In 637, a few years after the founder of Islam, Muhammad, died, one of his military commanders completed the Arab conquest of Jerusalem, prior to that a holy city for Jews and Christians. It was over 400 years before Christians were able to take it back.

In 1099, after five weeks of siege, the city fell during their Crusade. Peter Tudebode, a contemporary chronicler, recounted that the Provencal forces led by Raymond de Saint Gille on the south side, positioned themselves somewhere on Mount Zion and proceeded to attack the wall. However, there was a ditch in front of the wall and they could not get their wooden siege tower up against the wall, and so Raymond asked his men, under cover of night, to fill in the ditch for payment of gold dinars. Though the siege tower was able to proceed, the southern assault was not what drove occupiers from the city.

It's no surprise one attack may not be designed to succeed but rather to distract enemy forces for another attack, and if you think historians today are biased in their coverage of modern events, imagine trying to discover the truth of events a thousand years ago. Archaeological evidence can help and it has confirmed at least some of the account. A dig has revealed the rumored, but never physically detected, trench the Fatamid defenders dug along the city's southern wall to protect against siege engines, the defense that contemporary accounts claimed helped stymie the southern assault.


Aerial view of the Mount Zion archeological dig, 2019 season. Credit: UNC Charlotte

Near the trench, the archaeologists also unearthed an earthquake-damaged Fatamid structure, which was probably already a ruin at the time of the assault. The arrowheads, crosses and jewelry were found on the floor of the structure.

Through stratigraphic evidence, the archaeologists have been able to confirm the 11th Century date of the 17-meter-wide by 4-meter-deep ditch, which abutted the Fatimid city wall (built in the same place as the current wall near the current Zion Gate), and have also found artifacts from the assault itself, including arrowheads, Crusader bronze cross pendants, and a spectacular piece of Muslim gold jewelry, which is probable booty from the conquest.

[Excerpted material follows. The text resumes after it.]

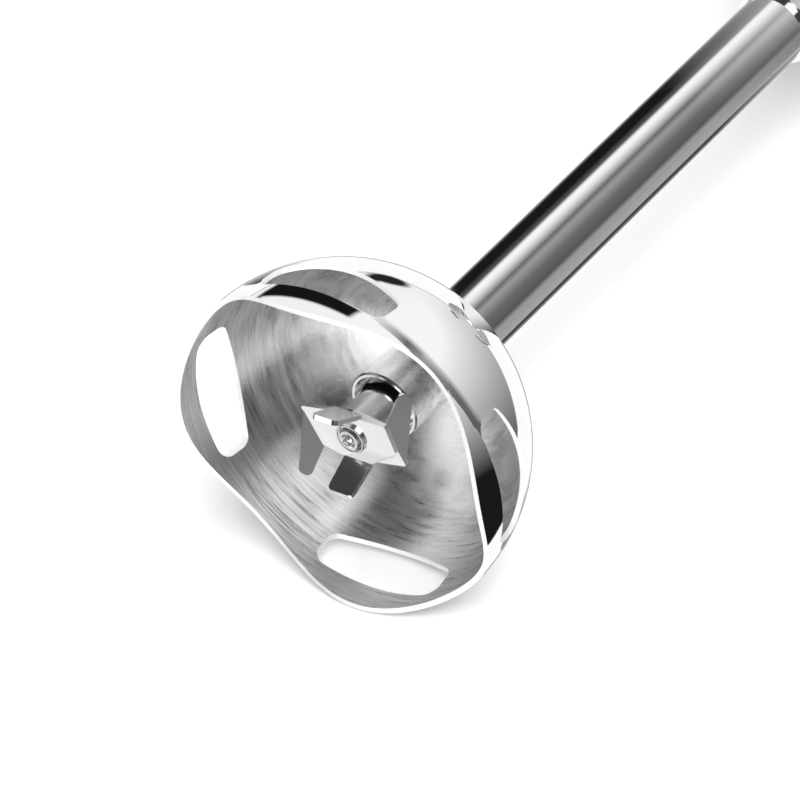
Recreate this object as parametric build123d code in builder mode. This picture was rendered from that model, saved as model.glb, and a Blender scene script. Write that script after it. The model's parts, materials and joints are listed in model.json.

In past seasons, the team found remnants of a Fatamid city gate at the site, which, the archaeologists argue, makes the area a likely focal point for the Crusaders' main southern assault on the city wall. Despite reported attempts to fill the trench by the attacking forces, the southern assault was ultimately unsuccessful. The city's defenses were finally breached by a simultaneous operation from the north.

Until the current find, however, there was no evidence that a southern ditch, trench or moat ever existed, calling into question the reality of the accounts of an assault. The team found that
the ditch sealed with a burnt layer that had coins in it from the time of King Baldwin III, the native born king of Jerusalem who fought a civil war against his mother Melisende, during which much of Jerusalem was burnt. Baldwin's fiery attack was known to be in 1153, about half a century after the conquest, thus dating the ditch as a landscape feature in the period before.


This earpiece, perhaps of Egyptian manufacture, is apparent loot from the Crusade's sack of Jerusalem in July, 1099. Credit: Virginia Withers

In the ditch's fill the archaeologists found what might be a part of a battle standard made of metal, as well as pieces of Chinese celadon ware pottery, which show active trade with the far east during the Fatamid period.  The jewelry, which includes gold workmanship with pearls and colored beads, was found by staff archaeologists and they are fairly certain that it is booty from the sack or carried by the soldiers carrying out the attack, rather than a dropped domestic item, noting that looting was a real interest of the crusaders.